The McAvoy and Forbort goals left the Bruins with a 2-1 lead after 40 minutes. Marchand’s goal on the advantage, the knockout punch for the Fish Sticks, came at 5:03 of the third. The Bruins are now 24-0-1 this season when entering the third period with a lead. The Bruins take on the Rangers Thursday night at Madison Square Garden. They are 14-1-3 in their last 18 games.
Asked if he might be inclined to give his captain a night off vs. the Rangers, Montgomery said, “I’m going to let Bergeron make that decision. If he is healthy and everything is good, I’ll let him make that decision.”
Ullmark, who will back up Jeremy Swayman Thursday night, briefly reflected on his season.
“It has been overwhelming — I’m not going to lie — it has been a different kind of a season, definitely,” he said. “And it has taken a lot of me mentally to, you know, keep going and not be satisfied. Because it’s hard, to have the luxury at this part of the season to be at this point and ... usually, you are at this point (24 wins) at the end of the season. I have a lot of gratitude for all the boys in here who go to work every single night.”
The Islanders, desperate to stay relevant in the chase for a wild-card spot in the Eastern Conference, moved to a 1-0 lead on Zach Parise’s 13th goal of the season.
Parise, trailing into the zone off the rush up the left side, connected with a sizzling one-time slapper from the top of the circle. But the key play belonged to defenseman Sebastian Aho, who collected a pass from Jean-Gabriel Pageau and then flicked a smooth backhand feed Parise’s way from the left wall.
Once again, if not for Ullmark’s exceptional work in net, the Bruins would have been looking at a two- or three-goal deficit after the first 20 minutes. Instead, Ullmark keep the damage to 1-0, leaving the Bruins in position to mount a push in the second period.

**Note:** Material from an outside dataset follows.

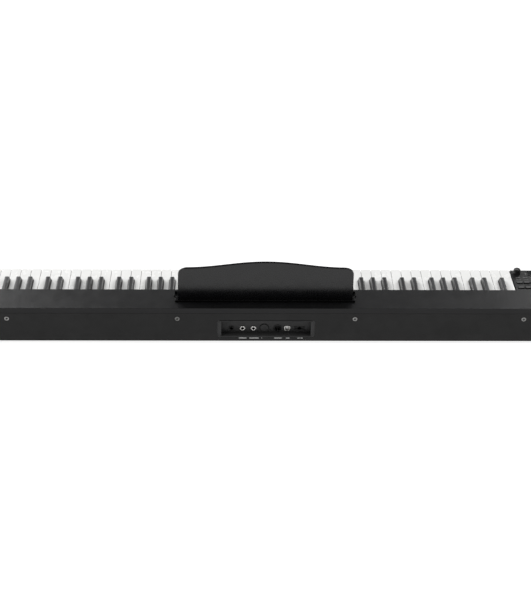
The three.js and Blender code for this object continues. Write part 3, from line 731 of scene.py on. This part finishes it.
def makeTrim():
    look = trimSet
    floor = nodeBox("bottom_case")[1].y - look["inset"]
    middle = sum(side.x for side in nodeBox("jack_recess")) / 2
    bm = bmesh.new()
    outer = (look["half"], look["low"], look["high"], look["radius"])
    width = look["width"]
    inner = (look["half"] - width, look["low"] + width, look["high"] - look["topWidth"],
             look["radius"] - width)
    loops = [roundedLoop(bm, *outer, floor + look["proud"]), roundedLoop(bm, *outer, floor),
             roundedLoop(bm, *inner, floor)]
    for first, second in zip(loops, loops[1:] + loops[:1]):
        for number in range(len(first)):
            after = (number + 1) % len(first)
            bm.faces.new((first[number], first[after], second[after], second[number]))
    for face in bm.faces:
        face.material_index = 1 if face.calc_center_median().z > look["shade"] else 0
    bmesh.ops.translate(bm, vec=(middle, 0, 0), verts=bm.verts)
    addPiece("recess_trim", bm, ("recessPlastic", "shadowBlack"), "piano_body")


makeTrim()
print("recess trim made")

# power button
powerSet = {
    "cap": 9.4, "dish": 0.5, "rise": 2.0, "low": -6.3, "stem": 4.0, "ring": 6.6, "ringDrop": 0.1, "sides": 48,
    "rim": ((0.0, 0.9), (0.3, 0.25), (0.9, 0.0)),   # in from the cap's side, down from its top
}


def makePowerButton():
    look = powerSet
    low, high = nodeBox("power_button")
    cap, ring, rise, drop = look["cap"], look["ring"], look["rise"], look["ringDrop"]
    face = high.y - rise
    stemEnd = low.y - face
    profile = [(0, stemEnd), (look["stem"], stemEnd), (look["stem"], look["low"]), (cap, look["low"])]
    profile += [(cap - inward, rise - down) for inward, down in look["rim"]]
    profile += [(ring, rise - drop), (ring / 2, rise - look["dish"]), (0, rise - look["dish"] - drop)]
    bm = bmesh.new()
    turned(bm, profile, look["sides"])
    place = Matrix.Translation(((low.x + high.x) / 2, face, (low.z + high.z) / 2)) @ facingBack
    bmesh.ops.transform(bm, matrix=place, verts=bm.verts)
    addPiece("power_cap", bm, "recessPlastic", "power_button", ("power_button",))


makePowerButton()

# controls on the bass deck
controlSet = {
    "shoulder": -1.8, "flange": (0.8, 1.3), "deckTop": 1.0, "corner": 1.7, "rim": 0.9, "dish": 0.35,
    # the light grey bar across each button's dish is a painted highlight for the shine on the button's top
    "dishWall": 1.3, "highlightBar": (5.4, 1.15), "highlightBarThick": 0.12,
}


def makeButton(node):
    look = controlSet
    low, high = nodeBox(node)
    middle = (low + high) / 2
    half = ((high.x - low.x) / 2, (high.y - low.y) / 2)
    shoulder = look["shoulder"]
    bm = bmesh.new()
    boxed(bm, half, low.z, shoulder)
    top = facesUp(bm, shoulder)
    flangeX, flangeY = look["flange"]
    bmesh.ops.inset_region(bm, faces=top, thickness=flangeX, use_even_offset=True)
    bmesh.ops.scale(bm, vec=(1, (half[1] - flangeY) / (half[1] - flangeX), 1), verts=vertsOn(top))
    drawOut(bm, top, (0, 0, high.z - shoulder))
    uprights = edgesWhere(bm, lambda a, b: isUpright(a, b) and min(a.z, b.z) > shoulder - slack)
    soften(bm, uprights, look["corner"], segments=4)
    soften(bm, edgesWhere(bm, lambda a, b: min(a.z, b.z) > high.z - slack), look["rim"], segments=3)
    crown = facesUp(bm, high.z)
    bmesh.ops.inset_region(bm, faces=crown, thickness=look["dishWall"], use_even_offset=True)
    bmesh.ops.translate(bm, vec=(0, 0, -look["dish"]), verts=vertsOn(crown))
    # a light grey bar across the dish: painted highlight for the shine on the button's top
    highlightHalf, highlightThin = look["highlightBar"]
    highlightLow = high.z - look["dish"]
    highlightBar = block(bm, (-highlightHalf, -highlightThin, highlightLow), (highlightHalf, highlightThin, highlightLow + look["highlightBarThick"]))
    paint(highlightBar, 1)
    bmesh.ops.translate(bm, vec=(middle.x, middle.y, 0), verts=bm.verts)
    addPiece(f"panel_{node}", bm, ("softRubber", "inkGrey"), node, (node,))


knobSet = {
    "stem": 3.0, "foot": 1.6, "dish": 0.45,
    "skirt": ((0.0, 0.0), (0.0, 1.2), (0.35, 1.7), (0.35, 2.0)),   # in, up from the foot
    "crown": ((0.9, 2.6), (1.3, 1.4), (2.2, 0.45), (3.4, 0.0), (3.9, 0.35)),   # in, down from the top
    "flutes": 24, "fluteDepth": 0.035, "fluteLow": 1.9, "fluteHigh": 0.3,
    "pointerHalf": 0.5, "pointerStart": 0.8, "pointerEnd": 4.8, "pointerLow": 0.5, "pointerHigh": 0.22,
}


def makeKnob():
    look = knobSet
    low, high = nodeBox("volume_knob")
    stem, foot, radius = look["stem"], look["foot"], (high.x - low.x) / 2
    steps = look["flutes"] * 2
    profile = [(0, low.z), (stem, low.z), (stem, foot)]
    profile += [(radius - inward, foot + up) for inward, up in look["skirt"]]
    profile += [(radius - inward, high.z - down) for inward, down in look["crown"]]
    profile += [(0, high.z - look["dish"])]
    bm = bmesh.new()
    turned(bm, profile, steps)
    for vert in bm.verts:
        turn = math.atan2(vert.co.y, vert.co.x) / math.tau * steps
        if foot + look["fluteLow"] < vert.co.z < high.z - look["fluteHigh"] and round(turn) % 2:
            vert.co.x *= 1 - look["fluteDepth"]
            vert.co.y *= 1 - look["fluteDepth"]
    pointer = block(bm, (-look["pointerHalf"], look["pointerStart"], high.z - look["pointerLow"]),
                    (look["pointerHalf"], radius - look["pointerEnd"], high.z - look["pointerHigh"]))
    paint(pointer, 1)
    bmesh.ops.translate(bm, vec=((low.x + high.x) / 2, (low.y + high.y) / 2, 0), verts=bm.verts)
    addPiece("volume_dial", bm, ("knobSkin", "inkGrey"), "volume_knob", ("volume_knob",))


for number in range(1, 9):
    makeButton(f"button_{number}")
makeKnob()
print("controls made")

# printed marks: plain bars, no lettering
printSet = {
    "thick": 0.12, "labelZ": -45.6, "labelHalf": 0.85, "corner": 0.5,
    # middle and half width of each label
    "labels": ((52.2, 8.6), (26.5, 10.6), (9.4, 0.7), (-27.0, 8.2), (-48.8, 4.2), (-73.0, 2.6), (-80.0, 2.6)),
    "deckRows": (38.4, 49.6), "deckHalf": (5.4, 0.75),
    "wedge": (-34.0, 17.0, 26.0, 0.5),
}


def makePrints():
    look = printSet
    back = nodeBox("bottom_case")[1].y
    bm = bmesh.new()
    for x, half in look["labels"]:
        plate = block(bm, (x - half, back, look["labelZ"] - look["labelHalf"]),
                      (x + half, back + look["thick"], look["labelZ"] + look["labelHalf"]))
        short = [edge for edge in edgesAt(plate)
                 if abs(edge.verts[0].co.y - edge.verts[1].co.y) > look["thick"] / 2]
        soften(bm, short, look["corner"], segments=3)
    addPiece("socket_marks", bm, "inkWhite", "piano_body")
    bm = bmesh.new()
    halfX, halfY = look["deckHalf"]
    deckTop = controlSet["deckTop"]
    edge = nodeBox("bass_deck")[1].x
    for node in ("button_1", "button_2", "button_3", "button_4"):
        low, high = nodeBox(node)
        x = (low.x + high.x) / 2
        for y in look["deckRows"]:
            block(bm, (x - halfX, y - halfY, deckTop), (x + halfX, y + halfY, deckTop + look["thick"]))
    offset, near, far, half = look["wedge"]
    block(bm, (edge + offset - half, near, deckTop), (edge + offset + half, far, deckTop + look["thick"]))
    addPiece("deck_marks", bm, "inkGrey", "piano_body")


makePrints()

# display surround
surroundSet = {"reach": 2.4, "width": 2.0, "rise": 0.7, "edge": 0.25}


def makeDisplayFrame():
    look = surroundSet
    low, high = nodeBox("display_window")
    reach, top = look["reach"], controlSet["deckTop"]
    bm = bmesh.new()
    base = rectangle(bm, (low.x - reach, low.y - reach), (high.x + reach, high.y + reach), top)
    bm.normal_update()
    bmesh.ops.inset_region(bm, faces=[base], thickness=look["width"], use_boundary=True, use_even_offset=True)
    bmesh.ops.delete(bm, geom=[base], context="FACES")
    drawOutKeeping(bm, list(bm.faces), (0, 0, look["rise"]))
    bmesh.ops.recalc_face_normals(bm, faces=bm.faces)
    softenSharp(bm, look["edge"])
    addPiece("display_frame", bm, "darkPlastic", "piano_body")


makeDisplayFrame()

# rubber feet
footSet = {
    "radius": 10.0, "sides": 40, "grooves": 3, "groove": 0.5, "grooveLow": 2.0, "grooveStep": 1.1,
    "cup": (0.35, 0.42, 0.5),   # the hollow underneath: two shares of the radius, and its height
    "rim": ((1.2, 0.0), (0.3, 0.5), (0.0, 1.4)),
}


def makeFoot(node):
    look = footSet
    low, high = nodeBox(node)
    tall = high.z - low.z
    radius, groove = look["radius"], look["groove"]
    cupIn, cupOut, cupTop = look["cup"]
    profile = [(0, cupTop), (radius * cupIn, cupTop), (radius * cupOut, 0)]
    profile += [(radius - inward, up) for inward, up in look["rim"]]
    for step in range(look["grooves"]):
        height = look["grooveLow"] + step * look["grooveStep"]
        profile += [(radius, height), (radius - groove, height + groove / 2), (radius, height + groove)]
    profile += [(radius, tall), (0, tall)]
    bm = bmesh.new()
    turned(bm, profile, look["sides"])
    bmesh.ops.translate(bm, vec=((low.x + high.x) / 2, (low.y + high.y) / 2, low.z), verts=bm.verts)
    addPiece(f"rubber_{node}", bm, "softRubber", "piano_body", (node,))


for number in range(1, 5):
    makeFoot(f"foot_{number}")
print("marks, display frame and feet made")

# CAD pieces that keep their shape: finish and softened edges
keptNodes = {
    "satinPaint": (("top_case", 1.2), ("bass_deck", 0.5), ("treble_cheek", 0.8), ("front_rail", 0.8)),
    # the recess's plate takes the paler plastic with its painted fill light
    "recessPlastic": (("jack_recess", 0.5),),
    "caseMoulding": (("bottom_case", 0.8),),
    "softRubber": (("contact_rubber", 0.5), ("wiring_loom", 0)),
    "smokeLens": (("display_window", 0.4), ("indicator_guide", 0.15)),
    "feltCloth": (("rail_felt", 0.3),),
    "greyFrame": (("key_frame", 0.5),),
    "paperPulp": (("speaker_1", 0.3), ("speaker_2", 0.3)),
    "circuitLaminate": (("contact_board", 0.1), ("control_board", 0.15), ("main_board", 0.2),
                        ("jack_board", 0.1)),
}
dressSet = {"weld": 0.00001, "flatAngle": 0.5, "edgeAngle": 40}


def dressNodes():
    for material, entries in keptNodes.items():
        for node, width in entries:
            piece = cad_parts[node]
            piece.data.materials.clear()
            piece.data.materials.append(materials[material])
            weld = piece.modifiers.new("weld", "WELD")
            weld.merge_threshold = dressSet["weld"]
            if width:
                flat = piece.modifiers.new("flat", "DECIMATE")
                flat.decimate_type = "DISSOLVE"
                flat.angle_limit = math.radians(dressSet["flatAngle"])
                edge = piece.modifiers.new("edge", "BEVEL")
                edge.width = width * mm
                edge.segments = 2
                edge.limit_method = "ANGLE"
                edge.angle_limit = math.radians(dressSet["edgeAngle"])
                edge.harden_normals = True


dressNodes()
print("CAD nodes dressed")

# studio
studioSet = {
    "floor": 30.0, "floorGlow": 0.86, "floorPaint": 0.3, "sky": 0.26,
    # name: place, what it points at, width, height, watts
    "lamps": {
        "softLeft": ((3.0, -4.0, 2.5), (0.3, 0.0, 0.0), 2.4, 2.4, 210),
        "softRight": ((-3.1, -4.0, 2.3), (-0.3, 0.0, 0.0), 2.2, 2.2, 130),
        "highLeft": ((2.6, 0.9, 3.0), (0.0, 0.0, 0.0), 2.2, 2.2, 66),
        "highRight": ((-2.6, 0.9, 3.0), (0.0, 0.0, 0.0), 2.2, 2.2, 66),
    },
}


def makeLamp(name, place, target, width, height, watts):
    data = bpy.data.lights.new(name, "AREA")
    data.shape = "RECTANGLE"
    data.size = width
    data.size_y = height
    data.energy = watts
    lamp = bpy.data.objects.new(name, data)
    aim = (Vector(target) - Vector(place)).to_track_quat("-Z", "Y")
    lamp.matrix_world = Matrix.Translation(place) @ aim.to_matrix().to_4x4()
    bpy.context.scene.collection.objects.link(lamp)


def makeStudio():
    world = bpy.data.worlds.new("studio")
    bpy.context.scene.world = world
    world.use_nodes = True
    sky = world.node_tree.nodes["Background"]
    sky.inputs["Color"].default_value = (1, 1, 1, 1)
    sky.inputs["Strength"].default_value = studioSet["sky"]
    bm = bmesh.new()
    bmesh.ops.create_grid(bm, x_segments=1, y_segments=1, size=studioSet["floor"])
    mesh = bpy.data.meshes.new("floor")
    bm.to_mesh(mesh)
    bm.free()
    floor = bpy.data.objects.new("floor", mesh)
    bpy.context.scene.collection.objects.link(floor)
    material, nodes, links, shader = newMaterial("paleFloor")
    shade = studioSet["floorPaint"]
    shader.inputs["Base Color"].default_value = (shade, shade, shade, 1)
    shader.inputs["Roughness"].default_value = 0.9
    shader.inputs["Specular IOR Level"].default_value = 0.0
    shader.inputs["Emission Color"].default_value = (1, 1, 1, 1)
    shader.inputs["Emission Strength"].default_value = studioSet["floorGlow"]
    mesh.materials.append(material)
    for name, settings in studioSet["lamps"].items():
        makeLamp(name, *settings)
    bpy.context.scene.view_settings.view_transform = "Standard"


makeStudio()
print("studio made")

Overall, most of the first period was spent in Boston’s end of the ice. The Islanders finished with a 9-6 edge in shots on net, and a lopsided 24-11 advantage in shot attempts. Sometimes stats are telling.
The push began with McAvoy’s goal, 7:48 into the middle period, off a feed from Matt Grzelcyk.
In keeping with Montgomery’s urgings of late, Grzelcyk was bold on the attack, carrying the puck behind the offensive net and dishing a pass from the goal line and into the slot. The charging McAvoy rushed in and unloaded a one-time slapper, blowing it by netminder Semyon Varlamov for the 1-1 equalizer.
McAvoy, now with three goals for the season, had not scored since Nov. 23.
A little more than three minutes later, at the 11:00 mark, Forbort potted his third of the season, nudging the puck across the goal line after Pavel Zacha unloaded a big shot from the high slot. The puck loose around Varlamov’s feet, Forbort banged it home after advancing deep into the zone from his spot at left defense.
Forbort had not put one in the net since Nov. 13, when he potted a shorthander in what ended as the Bruins’ 4-3 shootout win over the Islanders.
In both cases, the goals were prime examples of the offense Montgomery has wanted to see from his defensemen. He has told them to pinch more when they see the chances and, above all, keep pucks live in the offensive zone.
But by keeping pucks live, Montgomery noted, he does not want his charges to interpret that as a sign just to fire more pucks on net.
“I don’t like the [term] ‘throwing it to the net,’ ” he said. “If there’s people at the net, I like throwing it at the net. If there’s no one at the net, I’d rather hang on to it.”